**RECORDS SUPPLIED**
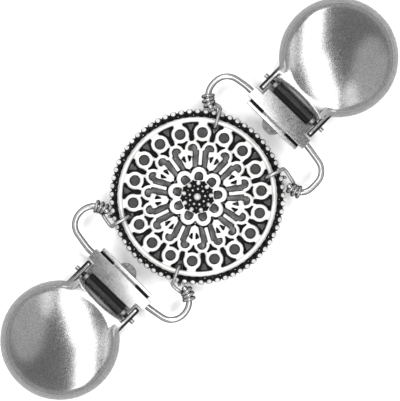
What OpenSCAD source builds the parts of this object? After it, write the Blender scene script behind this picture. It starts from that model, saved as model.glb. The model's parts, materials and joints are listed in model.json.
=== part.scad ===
// Cardigan clip: a pierced round medallion with a round-faced grip clip wired on at each side.
// It lies flat. X runs along the clip, Z is up, and the middle of the medallion stands over the origin.

/* [Overall] */
// Distance from the middle of the medallion to the middle of each clip face
face_x = 41.5; // [41:0.25:43]
// How far both clips sit to the -Y side of the middle of the medallion
clip_offset = 0.6; // [0:0.1:0.8]

/* [Medallion rim] */
// Diameter over the beads of the rim
medallion_d = 36.8; // [36.6:0.1:37]
// Number of beads in the rim
bead_n = 65; // [60:1:66]
// Diameter of a rim bead
bead_d = 1.66; // [1.5:0.02:1.7]
// Middle radius of the plain raised ring inside the beads
ring_r = 16.15; // [16.1:0.05:16.2]
// Width of the plain raised ring
ring_w = 1.05; // [0.95:0.05:1.1]

/* [Medallion openwork] */
// Thickness of the recessed floor plate
floor_t = 0.65; // [0.5:0.05:0.7]
// Number of eyelets, two for each petal of the flower
eyelet_n = 18; // [18:1:18]
// Radius at which the eyelets sit
eyelet_r = 13.46; // [13.4:0.02:13.5]
// Outer diameter of an eyelet
eyelet_d = 3.74; // [3.6:0.02:3.8]
// Diameter of an eyelet's hole
eyelet_hole_d = 2.18; // [2:0.02:2.3]
// Width of the neck between an eyelet and the ring
neck_w = 1.93; // [1.8:0.02:2]
// Radius at which the scrolls sit
scroll_r = 10.13; // [10.1:0.01:10.16]
// Outer radius of a scroll
scroll_out = 1.64; // [1.6:0.01:1.68]
// Width of the band that makes a scroll
scroll_w = 0.7; // [0.65:0.01:0.75]
// Width of the nine spokes
spoke_w = 0.84; // [0.75:0.01:0.9]
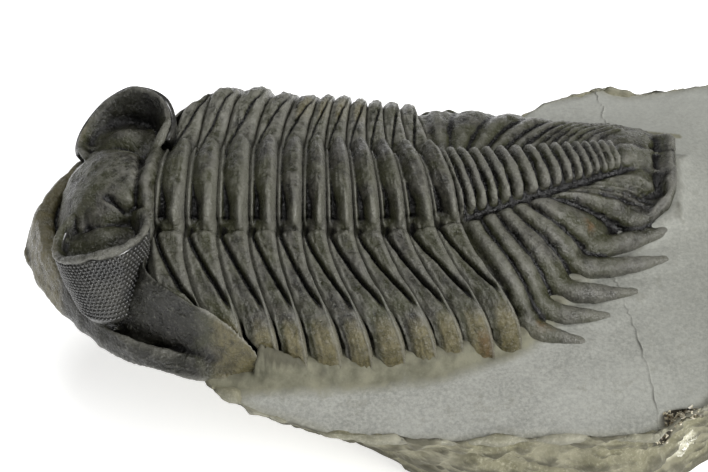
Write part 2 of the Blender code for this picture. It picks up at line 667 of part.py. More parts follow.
def make_rock(material):
    per_side = 2
    top, foot = matched_outlines(per_side)
    around = len(top)
    centre = np.array([28.0, -1.0])
    rings = []
    for part in (0.3, 0.62, 0.85):
        flat = centre + (top - centre) * part
        z = slab_height(flat[:, 0], flat[:, 1])
        rings.append(np.column_stack([flat, z]))
    for drop, share, rough in ROCK_SIDE:
        flat = top + (foot - top) * share
        z = np.full(around, -ROCK_THICKNESS * drop)
        if drop == 0.0:
            z = slab_height(flat[:, 0], flat[:, 1]) - 0.3
        else:
            away = flat - centre
            away = away / np.linalg.norm(away, axis=1)[:, None]
            flat = flat + away * (rough * ruggedness(flat[:, 0], flat[:, 1], z))[:, None]
            z = z + 0.5 * ruggedness(flat[:, 1], flat[:, 0], z)
        rings.append(np.column_stack([flat, z]))
    rings.append(np.column_stack([foot, np.full(around, -ROCK_THICKNESS)]))
    shifted = []
    for ring in rings:
        moved = ring + np.array([ORIGIN_SHIFT_X, ORIGIN_SHIFT_Y, ROCK_THICKNESS])
        shifted.append(moved * MM)
    return loft("matrix", shifted, material)


def main():
    clear_scene()
    shell = make_material("fossil_shell", (0.05, 0.047, 0.045), 0.3)
    lens = make_material("eye_lens_shell", (0.035, 0.033, 0.036), 0.22)
    stone = make_material("limestone", (0.24, 0.235, 0.21), 0.8)
    make_rock(stone)
    make_head(shell, lens)
    for number in range(len(RING_STATIONS)):
        make_segment(number, shell)
    make_tail(shell)


main()
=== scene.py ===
# %% [markdown]
# # A trilobite on the rock that it was prepared from
#
# The object is a fossil: a sea animal's shell turned to dark calcite, still lying on its block of
# grey limestone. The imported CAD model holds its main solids. This lesson dresses them: each piece
# of shell is modelled again with its ridges, furrows and lenses, the rock gets its broken side,
# and every surface gets a material. The model is loaded first, because everything is placed on it.

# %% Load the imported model
import math

import bmesh
import bpy
import numpy as np
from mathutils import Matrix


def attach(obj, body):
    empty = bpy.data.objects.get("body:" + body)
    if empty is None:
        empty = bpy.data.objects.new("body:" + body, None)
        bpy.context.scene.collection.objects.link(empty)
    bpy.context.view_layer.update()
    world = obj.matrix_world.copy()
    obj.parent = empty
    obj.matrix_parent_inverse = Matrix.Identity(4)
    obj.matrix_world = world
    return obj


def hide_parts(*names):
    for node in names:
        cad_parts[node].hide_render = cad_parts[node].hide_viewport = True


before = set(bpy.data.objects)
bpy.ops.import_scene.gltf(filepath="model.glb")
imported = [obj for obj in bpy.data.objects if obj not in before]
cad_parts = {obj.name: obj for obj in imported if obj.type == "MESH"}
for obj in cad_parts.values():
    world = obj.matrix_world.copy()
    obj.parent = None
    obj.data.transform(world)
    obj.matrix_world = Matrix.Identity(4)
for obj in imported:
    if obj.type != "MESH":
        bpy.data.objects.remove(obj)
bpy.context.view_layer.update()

MM = 0.001

# %% [markdown]
# ## The camera
#
# The photographer stood on the near side of the animal and looked down on it at a little under
# 45 degrees, from about a quarter of a metre. Making the camera first means that every piece can
# be judged from the right place at once. The lens angle comes from the size of the frame and a
# focal length in pixels, so it doesn't depend on Blender's render size.

# %% Camera
PHOTO_WIDTH, FOCAL_PIXELS = 708.0, 2002.0
CAMERA_ELEVATION = math.radians(44.5)
CAMERA_DISTANCE, CAMERA_TARGET = 260.0, (-7.4, 1.3, 21.0)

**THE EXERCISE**
Exactly repeat the lines from the line with "make_rock(stone)" to the line with "cad_parts[node].hide_render = cad_parts[node].hide_viewport", including both, and output nothing else.

**THE ANSWER**
    make_rock(stone)
    make_head(shell, lens)
    for number in range(len(RING_STATIONS)):
        make_segment(number, shell)
    make_tail(shell)


main()
=== scene.py ===
# %% [markdown]
# # A trilobite on the rock that it was prepared from
#
# The object is a fossil: a sea animal's shell turned to dark calcite, still lying on its block of
# grey limestone. The imported CAD model holds its main solids. This lesson dresses them: each piece
# of shell is modelled again with its ridges, furrows and lenses, the rock gets its broken side,
# and every surface gets a material. The model is loaded first, because everything is placed on it.

# %% Load the imported model
import math

import bmesh
import bpy
import numpy as np
from mathutils import Matrix


def attach(obj, body):
    empty = bpy.data.objects.get("body:" + body)
    if empty is None:
        empty = bpy.data.objects.new("body:" + body, None)
        bpy.context.scene.collection.objects.link(empty)
    bpy.context.view_layer.update()
    world = obj.matrix_world.copy()
    obj.parent = empty
    obj.matrix_parent_inverse = Matrix.Identity(4)
    obj.matrix_world = world
    return obj


def hide_parts(*names):
    for node in names:
        cad_parts[node].hide_render = cad_parts[node].hide_viewport = True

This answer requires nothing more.